Checkpoint 2. For checkpoint 2, which is due in two weeks, you should implement optimization level 2. In other words, your optimizer should perform some high-level optimization including dynamic dispatch removal, instanceof check removal, and divide by zero check removal.
In the final week, you will implement optimization level 3, i.e., removing redundant expressions in the control flow graph.
When you have completed either checkpoint, you should submit it, by following the procedure outlined below underneath the handin header (i.e., "make submit"). You can resubmit a checkpoint at any point before the due date, however, you cannot turn in a checkpoint late.
For this project, each checkpoint will be worth 10% of your total grade for PA5 (both checkpoints together are worth 20%).

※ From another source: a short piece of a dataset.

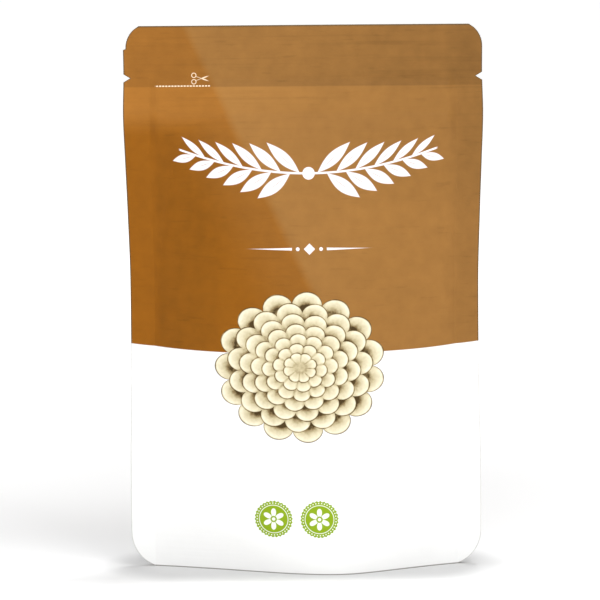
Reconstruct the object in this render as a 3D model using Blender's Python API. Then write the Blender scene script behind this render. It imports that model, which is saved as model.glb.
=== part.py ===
"""A sealed stand-up pouch holding 56 g of moringa kernels.

The bag is made of three webs of laminate film, heat sealed to each other: a front panel, a
back panel and a folded bottom gusset that opens so that the pouch stands on the lower rims
of its panels. A press-to-close zip, one ribbed strip and one grooved strip, lies inside
below the tear notches. The kernels lie on the gusset between the panels.

The frame: X runs across the pouch, the front panel faces -Y, +Z is up, and the origin is on
the surface that it stands on, midway between the panels. Lengths are in metres.
"""

import math
import random

import bmesh
import bpy
from mathutils import Vector
from mathutils.bvhtree import BVHTree

MM = 0.001

# The bag as it stands
HEIGHT = 198 * MM
FILM = 0.35 * MM  # thickness of one web of film
GAP = 0.3 * MM  # left between webs that are sealed together, and round each inner piece
SIDE_SEAL = 9 * MM
TOP_SEAL_START = 187.5 * MM

# Half of the bag's width at each height: the belly draws the edges in
EDGE = [
    (0 * MM, 64.3 * MM),
    (40 * MM, 64.1 * MM),
    (75 * MM, 63.4 * MM),
    (105 * MM, 63.3 * MM),
    (130 * MM, 63.9 * MM),
    (150 * MM, 64.6 * MM),
    (166 * MM, 65.1 * MM),
    (182 * MM, 64.7 * MM),
    (198 * MM, 64.8 * MM),
]

# Half of the free depth between the panels at mid width, at each height, over the sealed edge's
BELLY = [
    (0 * MM, 18.6 * MM),
    (14 * MM, 19.3 * MM),
    (34 * MM, 19.9 * MM),
    (54 * MM, 19.8 * MM),
    (82 * MM, 18.2 * MM),
    (110 * MM, 14.4 * MM),
    (134 * MM, 9.9 * MM),
    (152 * MM, 5.5 * MM),
    (163 * MM, 2.6 * MM),
    (167.5 * MM, 1.35 * MM),
    (176 * MM, 1.35 * MM),
    (180 * MM, 0.35 * MM),
    (184.5 * MM, 0.0),
    (198 * MM, 0.0),
]

# How round the belly's crest is at each height: a rounded corner at 0.1, a parabola above 1
ROUNDNESS = [(0 * MM, 0.36), (20 * MM, 0.55), (45 * MM, 1.0), (80 * MM, 1.6), (198 * MM, 2.0)]
FLARE = 0.32  # how much the bottom rim draws in towards the side seals, on an S-curve
FLARE_FADES = 45 * MM
BELLY_PEAK = 10 * MM  # the bottom rim bows out most this far right of the middle
PEAK_FADES = 85 * MM  # height at which the belly's crest is back in the middle
RIM = 0.5 * MM  # the panels and the gusset stand upright over this height above the surface
ZIP_SHOULDER = 4 * MM  # width over which the panels close beside the zip
ZIP_BLEND = (150 * MM, 167 * MM)  # the cross-section turns from belly to flat zip band here

# Die-cut corners and tear notches
TOP_CORNER = 9 * MM
TOP_CORNER_DROP = 8 * MM  # the corner arc's centre below the top edge
BOTTOM_CORNER = 13.3 * MM
BOTTOM_CORNER_RISE = 12.6 * MM  # the corner arc's centre above the bottom rim
CORNER_STEP = 0.9 * MM  # the left corner's die cut lies this far inside the edge
CORNER_STEP_HEIGHT = 189.5 * MM
NOTCH_HEIGHT = 179.2 * MM
NOTCH_HALF_WIDTH = 1.45 * MM
NOTCH_DEPTH = 2.4 * MM

# Bottom gusset
GUSSET_RISE = 28 * MM  # height of the gusset's fold at the sides
GUSSET_TAPER = 4 * MM  # the panels close in over the gusset seal's edge over this height
SEAL_AT_MIDDLE = 8 * MM  # height of the curved gusset seal at mid width
SEAL_CURVE = 2.2
FLOOR_CLEARANCE = 1.0 * MM  # the gusset's sagging middle above the surface
KEEL_FLAT = 0.08  # shares of the seal's half width between which the gusset's keel rises
KEEL_HIGH = 0.86
SAG_SQUARENESS = 2.6
CREASE_SQUARENESS = 1.2

# Press-to-close zip
ZIP_BOTTOM = 168.3 * MM
ZIP_TOP = 175.2 * MM
ZIP_HALF_LENGTH = 50.5 * MM
ZIP_HALF_DEPTH = 1.2 * MM
ZIP_FLANGE = 0.35 * MM
RIB_STEM = 0.3 * MM  # half heights of the rib's stem and head
RIB_HEAD = 0.55 * MM
HEAD_FROM, HEAD_TO = 0.2 * MM, 0.55 * MM
GROOVE_MOUTH = 0.6 * MM  # half heights of the groove's mouth, inside and outside
GROOVE_INSIDE = 0.85 * MM
GROOVE_OUTSIDE = 1.25 * MM
HOOK_FROM, HOOK_TO = -0.5 * MM, -0.1 * MM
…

Important: these checkpoints represent the minimum amount of work you need to do in the first two weeks in order to successfully complete the entire project. You may want to do more work each week, so that you will not have a busy third project week.
This project is due in 3 weeks and 2 days, at the start of the final exam on Saturday, May 9th at 1:30PM. Note: you will not be able to use your late days for this project so make sure you submit it on time. Note also: a portion of this project is due in one week at the start of lab on April 23rd and a second portion is due in two weeks at the start of lab on April 30th (see the description above about checkpoints). When you are ready to submit your solution, verify that your pa5 folder contains all of the files you created or modified for this project, then move to your project directory, and execute the following command:
bash$ make submit
This command will copy all of the files in your pa5 directory to your handin folder (which is at /classes/s09/cs433/handin/<username>/pa5) where <username> is replaced with your username.
Note: you can do this more than once, however, be aware that it will overwrite your previously submitted files, each time you issue this command.